Rune War
- British cover, original release
- Author: Joe Dever
- Illustrator: Brian Williams
- Cover artist: Brian Williams
- Language: English
- Series: Lone Wolf
- Genre: Fantasy
- Publisher: Red Fox
- Publication date: 1995
- Publication place: United Kingdom
- Media type: Print (Paperback)
- Preceded by: Mydnight's Hero
- Followed by: Trail of the Wolf

= Rune War =

1995 book by Joe Dever

Rune War is the twenty-fourth book of the award-winning Lone Wolf book series created by Joe Dever.

==Gameplay==
Lone Wolf books rely on a combination of thought and luck. Certain statistics such as combat skill and endurance attributes are determined randomly before play (reading). The player is then allowed to choose which Kai disciplines or skills he or she possess.
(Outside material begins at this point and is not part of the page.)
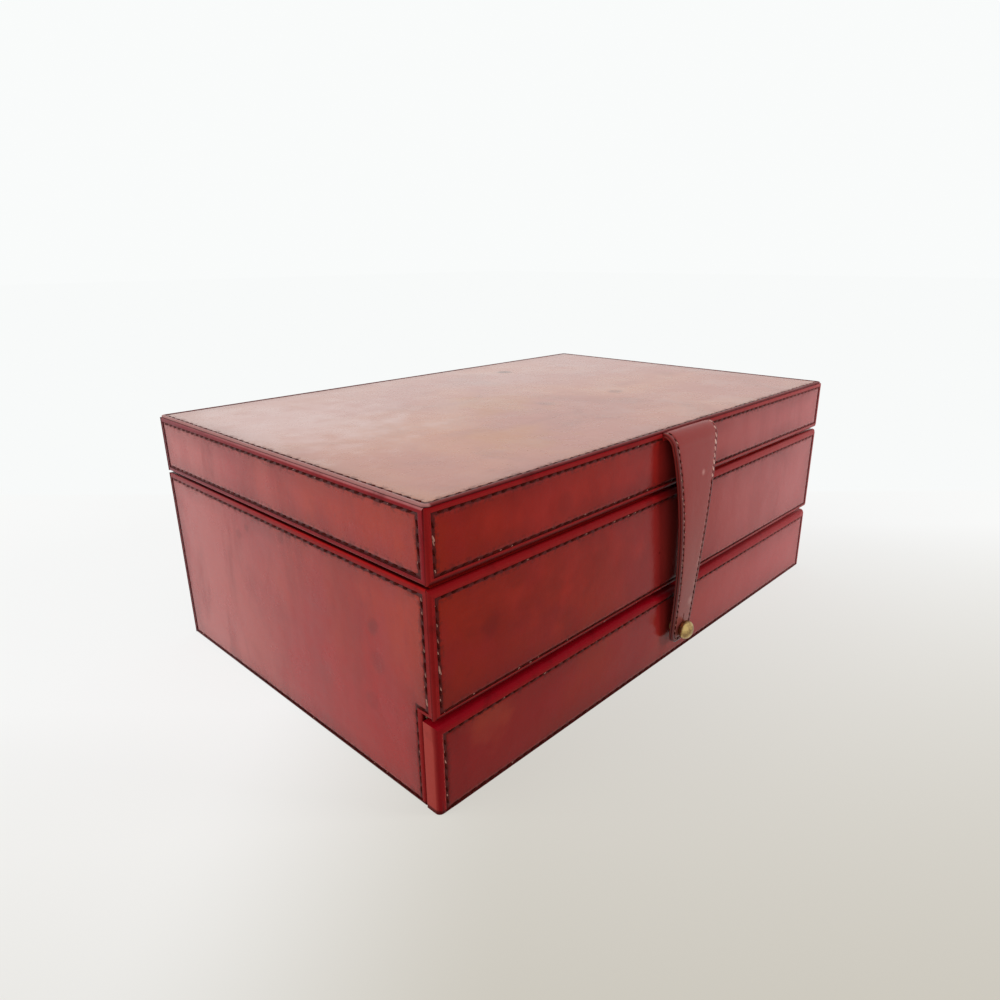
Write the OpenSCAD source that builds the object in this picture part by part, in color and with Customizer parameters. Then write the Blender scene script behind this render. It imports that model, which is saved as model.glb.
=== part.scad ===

This number depends directly on how many books in the series have been completed ("Kai rank"). With each additional book completed, the player chooses one additional Kai discipline. In this first book, the player starts with five disciplines.

==Reception==
Chris Read reviewed Rune War for Arcane magazine, rating it a 6 out of 10 overall. Read comments that "the book is nicely illustrated and the narrative is generally good with plenty of decision-making and 'interaction' with NPCs. Naturally, Lady Luck plays her fickle part, but your skills and common sense are much more relevant to your success. This, above all, gives the book a good feel."